"Dr. Slick" wrote:

Hello,

Consider a source impedance of Zo=50+j200 and Zl=0-j200.

An excellent example.

Since these are both series equivalent impedances, Zo
is like a 50 ohm resistor with a series inductor, and Zl
is like a series capacitor.

At ONE test frequency, the inductive and capacitive
reactances will cancel out (series resonance). When this happens,
is will be equivalent to Zo=50 and Zl=0, which is a short.

If you incorrectly use the "normal" equation for rho (when
Zo is complex), you will get:

Rho = (Zload-Zo)/(Zload+Zo) = (-50-j400)/50
= 403.1 /_ -97 degrees

Corrected arithmetic error - -1-j8 = 8.062/_ -97.125

So some silly people on this NG think that a
short will reflect a voltage 403.1 times the incident voltage,
which is absolutely insane.

Now try the correct "conjugate" equation (for complex
Zo):

Rho = (Zload-Zo*)/(Zload+Zo) = -50/50= -1

Which is exactly what you should get for a short,
a full reflection with a phase shift of 180 degrees, but the ratio
can never be more than one for a passive network.

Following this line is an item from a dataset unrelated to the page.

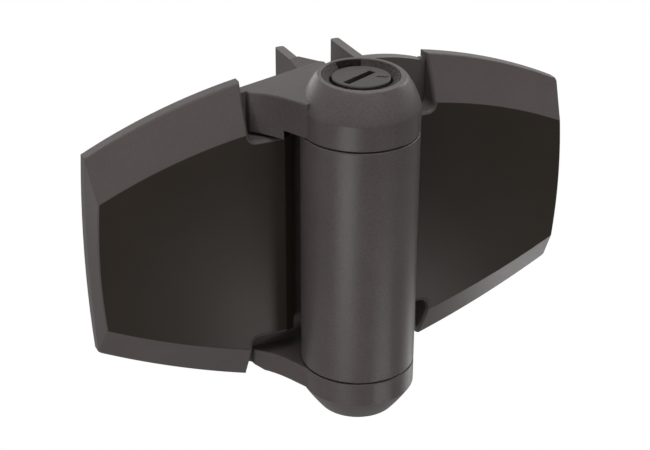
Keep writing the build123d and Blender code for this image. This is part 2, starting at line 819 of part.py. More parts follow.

So for this example using the 'revised' rho Vr = -Vi
so the voltage across the capacitor would be Vi + Vr = 0 .

Let us do some circuit analysis.

As you say above, the equivalent circuit is 3 elements in
series: a 50 ohm resister, a +j200 ohm inductor and -j200
ohm capacitor.

Let us apply 1 volt to this circuit...
Total impedance
50+j200+0-j200 = 50 ohms
Total current (volts/impedance)
1/50 = .02 A
Voltage across resistor
.02 * 50 = 1 V
Voltage across inductor
.02 * (0+j200) = 4/_ 90 Volts
Voltage across capacitor (the load)
.02 * (0-j200) = 4/_ -90

Now for the check...
Vi = 0.5 V
With classic rho
Vr = 0.5 * 8.062/_ -97.125 = 4.031/_ -97.125
Vload = Vi+Vr = 0.5 + 4.031/_ -97.125 = 4/_ -90
The same as computed using circuit theory.

With revised rho
Vr = -.5
Vload = 0.5 -0.5 = 0

Which is more useful?
classic rho which properly predicts the voltage across the load
or
revised rho which just provides some number

I know which one I'd pick.

The thing to remember is that in circuits with inductors it is
very easy to achieve voltages greater than any of the supplies.

....Keith